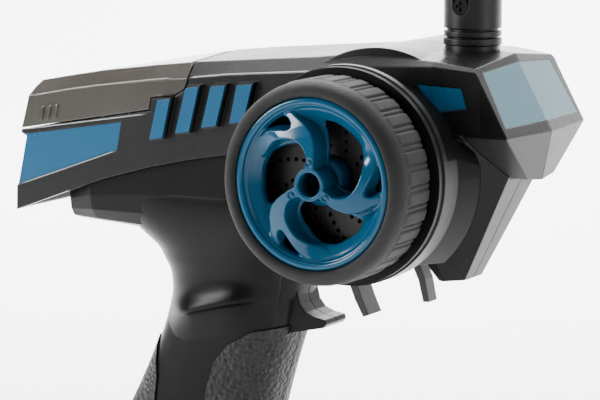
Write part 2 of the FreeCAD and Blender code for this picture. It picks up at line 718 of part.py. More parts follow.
keep(cut("base", base_block, cavity, mouth, groove, lip_gap, wire_way, *foot_wells, *base_holes),
     "base_housing")
feet = [rod(f"foot_{i}", (str(x), str(y), "0"), "foot_radius", "foot_thick") for i, (x, y) in enumerate(FEET)]
keep(grouped("feet", *feet), "rubber_feet")

door_plate = block("door_plate", ("door_rear", "-door_width / 2", "0"),
                   ("base_length / 2 - door_rear", "door_width", "door_thick"))
door_lip = block("door_lip", ("base_length / 2 - 2.6", "-door_width / 2", "0"), ("2.6", "door_width", "12"))
door_tongue = block("door_tongue", ("door_rear", "-door_width / 2 - 1.6", "1.2"),
                    ("78", "door_width + 3.2", "0.8"))
grip_ribs = [block(f"door_rib_{i}", (str(30 + 3 * i), "-9", "-0.1"), ("1.2", "18", "0.7")) for i in range(4)]
door_raw = fused("door_raw", door_plate, door_lip, door_tongue)
door = doc.addObject("Part::MultiCommon", "door_inside_outline")
door.Shapes = [door_raw, base_block]
keep(cut("door", door, *grip_ribs), "battery_door")

cells = []
contacts = []
for column in range(4):
    for level in ("cell_low", "cell_high"):
        x = f"(cell_pitch * {column - 1.5})"
        tag = f"{column}_{level[5:]}"
        can = rod(f"can_{tag}", (x, "-cell_length / 2", level), "cell_radius", "cell_length - 1", "Y")
        nub = rod(f"nub_{tag}", (x, "cell_length / 2 - 1", level), "2.7", "1", "Y")
        cells.append(fused(f"cell_{tag}", can, nub))
        plus = block(f"plus_{tag}", (f"{x} - 5", "cell_length / 2 + 0.1", f"{level} - 5"), ("10", "0.5", "10"))
        minus = block(f"minus_{tag}", (f"{x} - 5", "-cell_length / 2 - 1.1", f"{level} - 5"),
                      ("10", "0.5", "10"))
        coil = cone(f"coil_{tag}", (x, "-cell_length / 2 - 0.6", level), "4.5", "2.5", "0.55", "Y")
        contacts += [plus, fused(f"sprung_{tag}", minus, coil)]
keep(grouped("cells", *cells), "battery_cells")
keep(grouped("contacts", *contacts), "battery_contacts")
tray_outer = block("tray_outer", ("-2 * cell_pitch - 1.9", "-cell_length / 2 - 2.6", "2.5"),
                   ("4 * cell_pitch + 3.8", "cell_length + 5.2", "30.6"))
tray_inner = block("tray_inner", ("-2 * cell_pitch - 0.4", "-cell_length / 2 - 1.1", "1"),
                   ("4 * cell_pitch + 0.8", "cell_length + 2.2", "40"))
keep(cut("tray", tray_outer, tray_inner), "battery_tray")
base_screws = []
for i, (x, y) in enumerate(flange_screws):
    seat = "base_height - base_wall"
    shank = rod(f"shank_{i}", (str(x), str(y), seat), "screw_radius", "6.5")
    cap = rod(f"cap_{i}", (str(x), str(y), f"{seat} - 1.8"), "screw_head", "1.8")
    slot_cut = block(f"slot_{i}", (f"{x} - 2", f"{y} - 0.35", f"{seat} - 2"), ("4", "0.7", "1"))
    base_screws.append(cut(f"base_screw_{i}", fused(f"screw_body_{i}", shank, cap), slot_cut))
keep(grouped("base_screw_set", *base_screws), "base_screws")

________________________

The problem:
Repeat every line of the material exactly as given.

Worked solution:
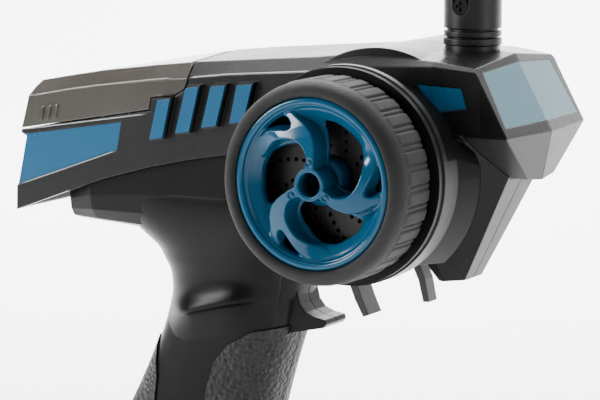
Write part 2 of the FreeCAD and Blender code for this picture. It picks up at line 718 of part.py. More parts follow.
keep(cut("base", base_block, cavity, mouth, groove, lip_gap, wire_way, *foot_wells, *base_holes),
     "base_housing")
feet = [rod(f"foot_{i}", (str(x), str(y), "0"), "foot_radius", "foot_thick") for i, (x, y) in enumerate(FEET)]
keep(grouped("feet", *feet), "rubber_feet")

door_plate = block("door_plate", ("door_rear", "-door_width / 2", "0"),
                   ("base_length / 2 - door_rear", "door_width", "door_thick"))
door_lip = block("door_lip", ("base_length / 2 - 2.6", "-door_width / 2", "0"), ("2.6", "door_width", "12"))
door_tongue = block("door_tongue", ("door_rear", "-door_width / 2 - 1.6", "1.2"),
                    ("78", "door_width + 3.2", "0.8"))
grip_ribs = [block(f"door_rib_{i}", (str(30 + 3 * i), "-9", "-0.1"), ("1.2", "18", "0.7")) for i in range(4)]
door_raw = fused("door_raw", door_plate, door_lip, door_tongue)
door = doc.addObject("Part::MultiCommon", "door_inside_outline")
door.Shapes = [door_raw, base_block]
keep(cut("door", door, *grip_ribs), "battery_door")

cells = []
contacts = []
for column in range(4):
    for level in ("cell_low", "cell_high"):
        x = f"(cell_pitch * {column - 1.5})"
        tag = f"{column}_{level[5:]}"
        can = rod(f"can_{tag}", (x, "-cell_length / 2", level), "cell_radius", "cell_length - 1", "Y")
        nub = rod(f"nub_{tag}", (x, "cell_length / 2 - 1", level), "2.7", "1", "Y")
        cells.append(fused(f"cell_{tag}", can, nub))
        plus = block(f"plus_{tag}", (f"{x} - 5", "cell_length / 2 + 0.1", f"{level} - 5"), ("10", "0.5", "10"))
        minus = block(f"minus_{tag}", (f"{x} - 5", "-cell_length / 2 - 1.1", f"{level} - 5"),
                      ("10", "0.5", "10"))
        coil = cone(f"coil_{tag}", (x, "-cell_length / 2 - 0.6", level), "4.5", "2.5", "0.55", "Y")
        contacts += [plus, fused(f"sprung_{tag}", minus, coil)]
keep(grouped("cells", *cells), "battery_cells")
keep(grouped("contacts", *contacts), "battery_contacts")
tray_outer = block("tray_outer", ("-2 * cell_pitch - 1.9", "-cell_length / 2 - 2.6", "2.5"),
                   ("4 * cell_pitch + 3.8", "cell_length + 5.2", "30.6"))
tray_inner = block("tray_inner", ("-2 * cell_pitch - 0.4", "-cell_length / 2 - 1.1", "1"),
                   ("4 * cell_pitch + 0.8", "cell_length + 2.2", "40"))
keep(cut("tray", tray_outer, tray_inner), "battery_tray")
base_screws = []
for i, (x, y) in enumerate(flange_screws):
    seat = "base_height - base_wall"
    shank = rod(f"shank_{i}", (str(x), str(y), seat), "screw_radius", "6.5")
    cap = rod(f"cap_{i}", (str(x), str(y), f"{seat} - 1.8"), "screw_head", "1.8")
    slot_cut = block(f"slot_{i}", (f"{x} - 2", f"{y} - 0.35", f"{seat} - 2"), ("4", "0.7", "1"))
    base_screws.append(cut(f"base_screw_{i}", fused(f"screw_body_{i}", shank, cap), slot_cut))
keep(grouped("base_screw_set", *base_screws), "base_screws")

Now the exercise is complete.